Ben de araştırma yaptım -kesinlikle- ve o araştırmada da… Gazetelerdeki haberlerde de burada bu insanlara bir şey yapılmadığı yani Fethiyelilere veya Fethiye'de yaşayanlara bir şeyler yapılmadığı, muhtara bir şey yapılmadığı konusu da doğru değil; muhtarın silahına el konulmuş vaziyette, muhtarın ifadesi alınmış, kavgaya karışan herkes karakola intikal etmiş, Jandarma tarafından ifadeleri alınmış, ardından da savcılığa intikal etmiş, yargıya intikal etmiş bir konu. O nedenle, bu tür konularda, kavgalarda şehir isimlerini anmaya gerek yok, etnisitelere gerek yok, Türkiye'de kavgalar böyle kavgalar oluyor ama nerede bir kişiye yanlış yapılırsa ister Kürt, ister Türkmen, ister herhangi bir etnisiteye sahip olsun, hep beraber onun üzerine gitmeye, oradaki hak ihlallerini giderme konusunda, insan hakları konusunda görev yapmaya hepimiz sorumluyuz. O nedenle, bu izahatı açıklama lüzumu hissettim.

Sayın Temelli, buyurun.

SEZAİ TEMELLİ (Muş) - Muğla’daki vaka bir trafik tartışması, trafikte var olan bir tartışma sonucu değil Sayın Başkan. Darbedilen vatandaşların fotoğrafları da yayınlandı, kamuoyunda görüldü. Öyle bir trafikte yol verdin, vermedin kavgasıyla çıkmış bir şey değil, öldürmeye yönelik bir kastın olduğu, bir linçin olduğu bir durum. Tabii ki olay nerede geçtiyse adını vereceğiz, Muğla’da geçmiş ve bu şiddete maruz kalanlar Kürtler. Bu ilk defa yaşanan bir olay değil Türkiye’de, bunu böyle geçiştiremeyiz. Burada, bir arada yaşama irademize yönelik sürekli olarak bir Kürt düşmanlığı üzerinden bir ırkçı linç anlayışının çok yaygın olduğuna vurgu yapmak için dile getiriyoruz. Bu olay Sakarya'da da yaşadı, hatta Konya'da yaşandı, Dedeoğlu ailesinden 7 kişi katledildi.

SEZAİ TEMELLİ (Devamla) - Muğla’da yaşanan vaka hiç öyle masumane bir vaka değil.
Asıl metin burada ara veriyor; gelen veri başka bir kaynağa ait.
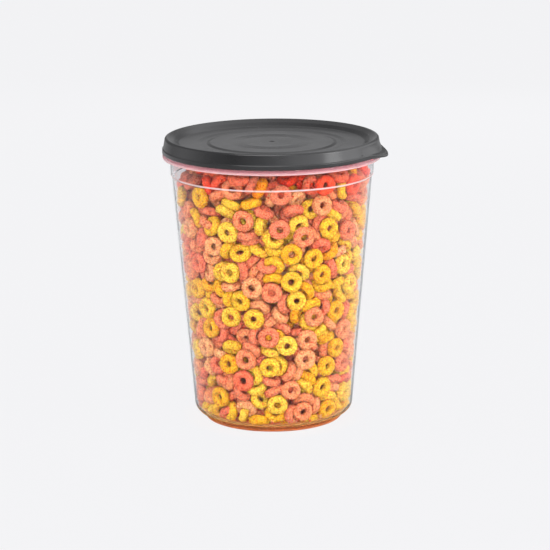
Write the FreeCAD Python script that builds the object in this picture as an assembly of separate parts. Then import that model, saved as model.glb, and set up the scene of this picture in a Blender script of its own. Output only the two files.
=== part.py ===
import FreeCAD, Part
import math
import os

# Food canister of about two litres: a clear tapered tub and an opaque press-on lid with a pull tab.
# Millimetres. Z is up and is the axis of the tub. The origin is the centre of the plane that the
# foot stands on, and the pull tab points along +X. Both pieces are turned from one outline each.
# Rounded corners of the outlines are drawn as a few flats, which keeps the turned faces light.

# ---- tub: wall, shoulder and band -------------------------------------------------------------
TUB_HEIGHT = 192.7            # foot plane to the top of the rim
TUB_WALL = 1.3                # moulded wall, measured across
WALL_TAPER = 4.87             # degrees that each side of the wall leans outwards
NECK_RADIUS = 69.4            # outside of the neck, from the collar up to the rim bead
BAND_HEIGHT = 15.4            # shoulder up to the collar's upper face
BAND_LEAN = 0.5               # how far the band leans out on its way up to the neck
SHOULDER_LEDGE = 0.8          # how far the wall steps out at the shoulder
SHOULDER_RISE = 0.7           # height of the sloped ledge

# ---- tub: base ---------------------------------------------------------------------------------
FLOOR_THICKNESS = 1.4
FLOOR_RECESS = 1.0            # underside of the floor above the foot's edge
BASE_CORNER = 7.4             # outer radius between floor and wall
BASE_FLAT_COUNT = 3           # flats that draw it outside, and one fewer inside
FOOT_HEIGHT = 3.4             # the step that the tub stands on, up to the start of the corner
FOOT_WIDTH = 2.2

# ---- tub: collar and rim -----------------------------------------------------------------------
NECK_HEIGHT = 8.4             # collar's upper face to the top of the rim
COLLAR_REACH = 4.8            # turned-down collar beyond the neck
COLLAR_WALL = 1.2
COLLAR_DROP = 3.2             # upper face to the lower edge of the turned-down lip
RIM_BEAD_PROUD = 1.1          # how far the rim's bead stands out from the neck
RIM_BEAD_HEIGHT = 2.2

# ---- lid: skirt and crest ----------------------------------------------------------------------
LID_WALL = 1.3
LID_CREST = 2.5               # crest above the seat on the rim
LID_GAP = 0.2                 # lower edge of the lid to the collar
BEAD_OVERHANG = 0.2           # the lid's bead stands out past the collar
BEAD_HEIGHT = 2.8
BEAD_PROUD = 0.7              # bead beyond the skirt
BEAD_SLOPE = 0.5
SKIRT_CLEARANCE = 1.0         # rim bead to the skirt
CREST_BEVEL = 0.5             # eased edge between skirt and crest
PLUG_CLEARANCE = 0.4          # plug ring to the inside of the rim
PLUG_WALL = 1.2
PLUG_DEPTH = 4.7              # how far the plug ring reaches below the top of the rim
SNAP_CLEARANCE = 0.35         # snap bead, drawn relaxed, to the rim bead
SNAP_GAP = 0.5                # below the rim bead
SNAP_SLOPE = 1.0              # height of each flank of the snap bead

# ---- lid: recessed panel -----------------------------------------------------------------------
PANEL_DEPTH = 4.2             # crest to panel
RAMP_WIDTH = 5.6              # upper, gentle part of the ramp from crest to panel
RAMP_DROP = 2.0
RAMP_FOOT_WIDTH = 3.5         # lower, steeper part
STACK_GROOVE_DEPTH = 0.6      # groove that takes the foot of a canister stacked on top
STACK_CLEARANCE = 0.5
STACK_GROOVE_SLACK = 2.0      # extra floor inside the foot
STACK_GROOVE_SLOPE = 1.2
GATE_RADIUS = 1.8             # dimple that the moulding gate leaves
GATE_DEPTH = 0.35

# ---- lid: pull tab -----------------------------------------------------------------------------
TAB_REACH = 4.9               # tip beyond the bead
TAB_HALF_ANGLE = 30.0         # degrees from the tab's middle to where it dies into the skirt
TAB_THICKNESS = 1.6
TAB_DROOP = 1.6               # tip below the lower edge of the lid
TAB_RISE = 5.5                # how far up the skirt its hollow upper face starts
TAB_TIP_RADIUS = 25.0

# ---- heights and radii that follow -------------------------------------------------------------
Z_AXIS = FreeCAD.Vector(0, 0, 1)
ORIGIN = FreeCAD.Vector(0, 0, 0)
LEAN = math.tan(math.radians(WALL_TAPER))
COLLAR_TOP = TUB_HEIGHT - NECK_HEIGHT
COLLAR_LIP = COLLAR_TOP - COLLAR_DROP
COLLAR_RADIUS = NECK_RADIUS + COLLAR_REACH
SHOULDER_HEIGHT = COLLAR_TOP - BAND_HEIGHT
SHOULDER_RADIUS = NECK_RADIUS - BAND_LEAN - SHOULDER_LEDGE
RIM_INNER = NECK_RADIUS - TUB_WALL
RIM_OUTER = NECK_RADIUS + RIM_BEAD_PROUD
RIM_BEAD_FOOT = TUB_HEIGHT - RIM_BEAD_HEIGHT
SEAT = TUB_HEIGHT             # the lid's ceiling rests on the rim
CREST = SEAT + LID_CREST
PANEL = CREST - PANEL_DEPTH
LID_EDGE = COLLAR_TOP + LID_GAP
LID_RADIUS = COLLAR_RADIUS + BEAD_OVERHANG
SKIRT_FOOT = LID_EDGE + BEAD_HEIGHT + BEAD_SLOPE
SKIRT_FOOT_RADIUS = LID_RADIUS - BEAD_PROUD
SKIRT_SEAT_RADIUS = RIM_OUTER + SKIRT_CLEARANCE + LID_WALL
PLUG_OUTER = RIM_INNER - PLUG_CLEARANCE
SNAP_RADIUS = RIM_OUTER + SNAP_CLEARANCE


def wall_radius(height):
    """Outside of the tapered wall at a height."""
    return SHOULDER_RADIUS - (SHOULDER_HEIGHT - height) * LEAN


def skirt_radius(height):
    """Outside of the lid's leaning skirt at a height."""
    run = (SKIRT_FOOT_RADIUS - SKIRT_SEAT_RADIUS) / (SEAT - SKIRT_FOOT)
    return SKIRT_SEAT_RADIUS + (SEAT - height) * run


def foot_radius():
    """Outside of the foot: where the rounded base corner meets the floor."""
    return wall_radius(FOOT_HEIGHT) - BASE_CORNER / math.tan(math.radians(90 + WALL_TAPER) / 2)


def base_corner(radius, height, rounding, flats):
    """Points of the round between floor and wall, from the floor up, as (radius, height)."""
    turn = math.radians(90 - WALL_TAPER)
    setback = rounding / math.tan((math.pi - turn) / 2)
    angles = [turn * i / flats for i in range(flats + 1)]
    return [
        (radius - setback + rounding * math.sin(a), height + rounding * (1 - math.cos(a)))
        for a in angles
    ]


def turned(points):
    """The solid of revolution about Z of a closed outline of (radius, height) points."""
    corners = [FreeCAD.Vector(radius, 0, height) for radius, height in points]
    outline = Part.Face(Part.makePolygon(corners + corners[:1]))
    return outline.revolve(ORIGIN, Z_AXIS, 360)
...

Kaldı ki bu ırkçı anlayışın arka planında da aslında -tırnak içinde söylüyorum- bu mala çökme anlayışı da çok yaygın ve hâkim. Konya vakası böyleydi, bu Seydikemer’deki yaşanan vakada da böyle. Dolayısıyla, araziye kolaydan el koymanın yolu zaten var olan, kamuoyunda yaygın bir hâle gelmiş olan bu Kürt düşmanlığını kaşımak, halkı orada galeyana getirmek, ırkçı bir kalkışma, linçle insanları oradan uzaklaştırmak, sonra da araziye, mala, mülke çökmek. Dolayısıyla, biz bunları geçiştirdiğimiz sürece bu mesele karşısında çözüm bulamayız. Biz, Türkiye'nin her yerinde bir arada yaşıyoruz. Bir arada yaşamayı herkes içine sindirecek, Kürt’üyle Türk’üyle bu ülkede bir arada yaşıyoruz; Muğla Seydikemer’de de yaşıyoruz, Mardin’de de yaşıyoruz, Van’da da, İstanbul'da da. Şimdi, buna sırtımızı dönersek bu bir arada yaşama anlayışına, ortak vatanımızdaki bu bir aradalığa karşı…
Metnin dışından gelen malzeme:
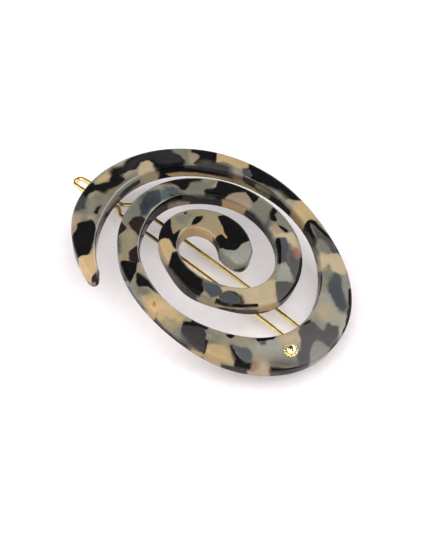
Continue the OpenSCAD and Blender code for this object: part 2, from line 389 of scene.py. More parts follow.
STEEP = 0.75  # how far up or down a wall may face, as a sine


def faces_the_eye():
    """Which points of the band's rings face the camera, after the plate is arched."""
    turn = ring_plan[..., 0] / ARCH_R
    along_x, along_y = (outward[:, None, k] * np.cos(faces_to) for k in (0, 1))
    rise = np.sin(faces_to)
    normals = np.stack([
        along_x * np.cos(turn) + rise * np.sin(turn),
        along_y,
        rise * np.cos(turn) - along_x * np.sin(turn),
    ], -1)
    to_eye = crown_from_px(EYE_PX) - band_crown[:-2].reshape(*out.shape, 3)
    return (normals * to_eye).sum(-1) > 0


shown_wall = with_ends(faces_the_eye() & (np.abs(np.sin(faces_to)) < STEEP), False)

# Tortoiseshell patches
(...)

SEZAİ TEMELLİ (Muş) – Bu linç girişimlerine, bu ırkçılığa birlikte karşı çıkmazsak işte, Kayseri’de yaşadığımız şeyleri de Reyhanlı’da yaşadığımız şeyleri de Konya'da yaşadığımız şeyleri de yaşamaya devam ederiz. Buna artık sırtımızı dönmeyelim. Bu ırkçılık bizi çürütüyor, buna bir son verme zamanı gelmiştir.

--

İNAN AKGÜN ALP (Kars) – Sayın Başkanım, Meclisimizin dikkatini bir olaya çekmek istiyorum. Muğla ilimizin Seydikemer ilçesinde Mardinli işçilere dönük bir saldırı yaşanmıştır. İşçiler, Kürt kimlikleri sebebiyle nefret söylemine ve saldırılara maruz kaldıklarını iddia etmektedirler. Yaşanan bu tür olaylar “münferit olaylar” olarak görülmemelidir. Halk arasında her türlü ırkçı ve ayrımcı saldırılara zemin hazırlayan, toplumsal barışımızı zedeleyen ve çatışmayı körükleyen uygulamaları ve politikaları reddediyoruz. Saldırılarla ilgili ivedi ve etkin bir şekilde soruşturma yürütülmesini ve olayın aydınlatılmasını talep ediyoruz.